Komplizierte Trennung
BRAIN will auch herausgefunden haben, warum sich der Mavic-Verkauf seitens Amer Sports (mittlerweile in Händen des chinesischen Sportriesen Anta Sports) an Regent LP im letzten Jahr über fünf Monate hingezogen hatte. Demnach sei es gar nicht so einfach gewesen, eine genaue Trennlinie bzw. »Entflechtung« zwischen der damaligen Mavic-Mutter Salomon Group und deren Wintersport- und Outdoor-Geschäft auf der einen und dem Mavic-Geschäft auf der anderen Seite vorzunehmen.
Fakt ist, dass die aktuelle Mavic-Zentrale immer noch im Hauptsitz von Salomon Group in Annecy zu Hause ist. Zudem besitze und kontrolliere Salomon-Mutter Amer Sports immer noch eine Mavic-Produktionsstätte für Karbon-Laufräder in Bulgarien (die Laufrad-Produktion in Rumänien gehört hingegen wie die Alu-Felgenproduktion im heimatlichen Triveir-sur-Moignans bei Lyon zu Mavic).
Anvisiertes Heilmittel Kostenbremse und Kapitalbeschaffung
Auch wenn Steinhafel es gegenüber BRAIN ablehnte, auf die Konkurssituation im Schutzschirmverfahren von Mavic in Frankreich einzugehen: in einem Brief an Kunden soll er unter anderem erklärt haben, dass es die derzeitige Situation dem Unternehmen in Frankreich ermögliche, »nicht tragfähige Kosten zu mildern und hoffentlich Zugang zu zusätzlichem Kapital zu erhalten, um die Zukunft des Unternehmens zu sichern und ein stärkeres mit der Fähigkeit zu schaffen, unsere Kunden weltweit besser zu bedienen«.

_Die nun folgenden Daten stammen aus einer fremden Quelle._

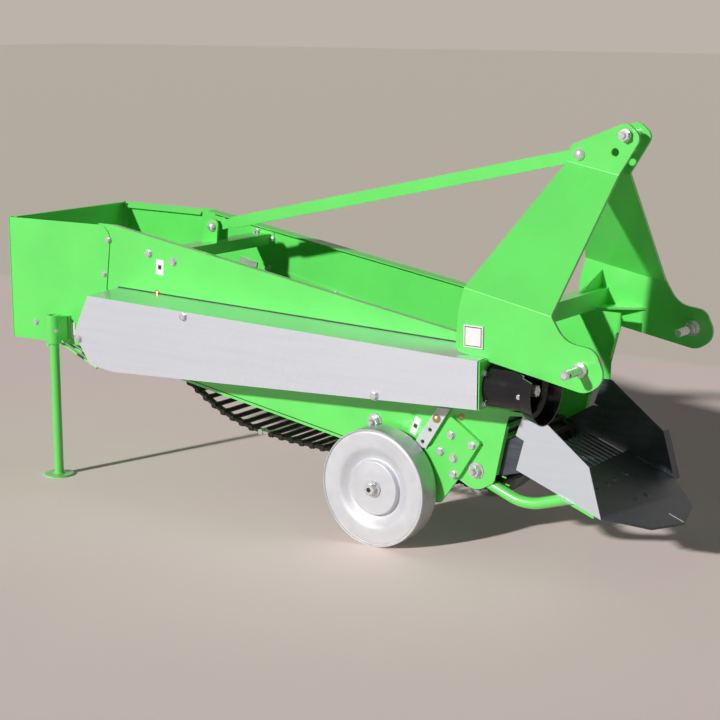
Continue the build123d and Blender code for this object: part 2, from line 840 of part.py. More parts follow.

Branchenkenner erwarten, dass sich das derzeit Mavic lenkende Turnaround-Team demnächst auch mit einer offiziellen Erklärung an die Öffentlichkeit wenden wird – und zwar dann, wenn das Unternehmen seine von der französischen Regierung verordnete Corona-bedingte Schließung wieder zu 100 Prozent aufheben darf.